Calibration and cross-validation of a car component using frequency response functions and a damping equalization technique
Paper in proceeding, 2014
The calibration of an FE model of a car subframe is reported. In this calibration the minimum deviation between finite element model data and experimental data is searched for. The outcome of the calibrated model and cross-validation results are compared with results of testing being made on an ensemble of seemingly identical subframes. The subframe model has 250,440 degrees-of-freedom and the calibration is made for 16 uncertain model parameters. The efficiency of the calibration procedure under these conditions is reported. With model calibration being a cornerstone of the finite element validation procedure, the calibration problem is normally characterized as being a large scale optimization problem with many model parameters to solve for and with deviation metric that are nonlinear in these parameters. The calibrated parameters need to be found by iterative procedures, starting from initial estimates of parameter values.
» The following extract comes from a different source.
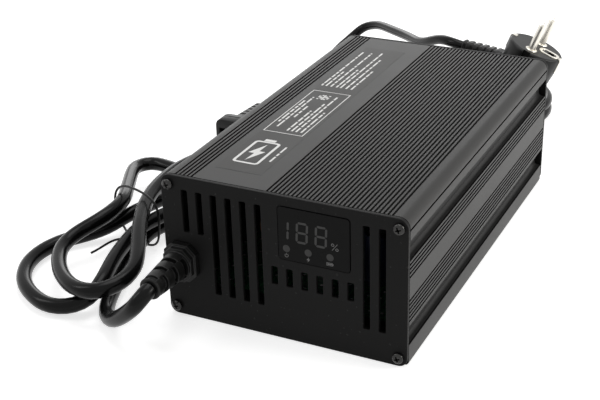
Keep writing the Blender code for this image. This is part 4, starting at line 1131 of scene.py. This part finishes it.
# %% [markdown]
# ## Display
# The window is a smoked pane. Behind it one sees the unlit segments of a three digit counter, a per
# cent sign and three lamps, each with a small symbol: a ring for power, a bolt for charging and a
# full battery. They could be a picture, but thin slabs stay sharp from close by.

# %% Display window
PANE_FACE = FRONT - 0.25 * MM
pane_piece = link("display_window_fine", slab_mesh(
    "display_window_fine", [round_box(-0.8 * MM, 34.8 * MM, 43.5 * MM, 70.3 * MM, 1.5 * MM)],
    PANE_FACE, FRONT + PLATE, 0.15 * MM, 2))
dress(pane_piece, "display_pane", "display_window")


def printed_slab(name, loops, look, face, proud=0.04 * MM):
    """Flat shapes printed on a face that looks along -Y."""
    made = link(name, slab_mesh(name, in_mm(loops), face - proud, face + 0.1 * MM), look)
    return dress(made, look.name)


print("pane faces", len(pane_piece.data.polygons))

# %% [markdown]
# Each digit is drawn as its maker moulds it: seven pointed bars with a narrow gap between them. The
# digits of a font would be quicker, but they are not made of bars.

# %% Digits
SEGMENT_WIDTH = 1.1
SEGMENT_GAP = 0.22


def segment(start, end):
    """One bar of a digit between two corners, pointed at both ends."""
    (x0, z0), (x1, z1) = start, end
    length = math.hypot(x1 - x0, z1 - z0)
    ux, uz = (x1 - x0) / length, (z1 - z0) / length
    half = SEGMENT_WIDTH / 2
    low, high = SEGMENT_GAP, length - SEGMENT_GAP
    shape = [(low, 0), (low + half, half), (high - half, half), (high, 0), (high - half, -half),
             (low + half, -half)]
    return [(x0 + ux * along - uz * across, z0 + uz * along + ux * across) for along, across in shape]


def digit(x, z, width, height, which="abcdefg"):
    """A seven segment digit that leans a little to the right."""
    slant = 0.5
    left = [(x, z), (x + slant / 2, z + height / 2), (x + slant, z + height)]
    right = [(px + width, pz) for px, pz in left]
    ways = {"a": (left[2], right[2]), "b": (right[1], right[2]), "c": (right[0], right[1]),
            "d": (left[0], right[0]), "e": (left[0], left[1]), "f": (left[1], left[2]),
            "g": (left[1], right[1])}
    return [segment(*ways[name]) for name in which]


digits = digit(-1.3, 54, 5.2, 9.4, "bc") + digit(8.5, 53.9, 5.0, 9.8) + digit(18.0, 53.9, 5.0, 9.8)
printed_slab("display_digits", digits, SEGMENT, PANE_FACE)
print(len(digits), "segments")

# %% [markdown]
# The small signs are outlines too, and a ring is one outline inside another. The lamps are shallow
# lenses, turned like a coin.

# %% Signs and lamps


def hoop(x, z, radius, line, start=0, end=360, steps=24):
    """A ring, or part of one, as loops of an outline."""
    if end - start >= 360:
        return [circle(x, z, radius, steps), circle(x, z, radius - line, steps)]
    return [arc(x, z, radius, start, end, steps) + arc(x, z, radius - line, end, start, steps)]


captions = hoop(26.5, 56.1, 0.75, 0.25, steps=16) + hoop(28.6, 54.0, 0.75, 0.25, steps=16)
captions += [[(26.1, 53.4), (26.4, 53.4), (29.0, 56.8), (28.7, 56.8)]]
captions += hoop(3.2, 45.8, 0.95, 0.25, 120, 420) + [box_loop(3.08, 3.32, 45.9, 47.1)]
captions += [[(14.5, 47.1), (13.3, 45.65), (14.1, 45.65), (13.8, 44.5), (15.1, 46.1), (14.3, 46.1)]]
captions += [box_loop(23.3, 26.3, 45.1, 46.7), box_loop(23.5, 26.1, 45.3, 46.5)]
captions += [box_loop(x0, x1, 45.55, 46.25) for x0, x1 in ((23.8, 24.5), (24.7, 25.3), (25.4, 25.9))]
captions += [box_loop(26.4, 26.7, 45.5, 46.3)]
printed_slab("display_captions", captions, CAPTION, PANE_FACE)
for number, x in enumerate((3.2, 14.2, 25.1), 1):
    lens = turned_mm("lamp_lens", [(0, -0.2), (1.8, -0.2), (1.8, 0.02), (1.4, 0.08), (0, 0.1)], 32)
    made = link("lamp_face_" + str(number), lens)
    made.location = (x * MM, PANE_FACE, 49.4 * MM)
    made.rotation_euler = (math.pi / 2, 0, 0)
    dress(made, "lamp_lens")
print(len(captions), "outlines of signs")

# %% [markdown]
# ## Label
# The top carries a printed film in the flat field between the grooves: a symbol of a battery with a
# bolt, and a framed panel, rows of dashes and a small square of tiles. The print could be a picture
# too. Here it is a slab a few hundredths of a millimetre thick, so that it is sharp in any light.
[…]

Sometimes these procedures get trapped in local deviation function minima and do not converge to the globally optimal calibration solution that is searched for. Here, a calibration formulation which gives a smooth deviation metric with a large radius of convergence to the global minimum is used. A method that utilizes damping equalization is used to avoid the mode correlation and mode pairing problem that need to be solved in various other model updating procedures. The method is combined with model reduction for increased speed and employs the Levenberg-Marquardt minimizer with randomized starts to achieve the calibration solution. The MATLAB-based open-domain software tool FEMcali has been used for calibration, validation and cross-validation.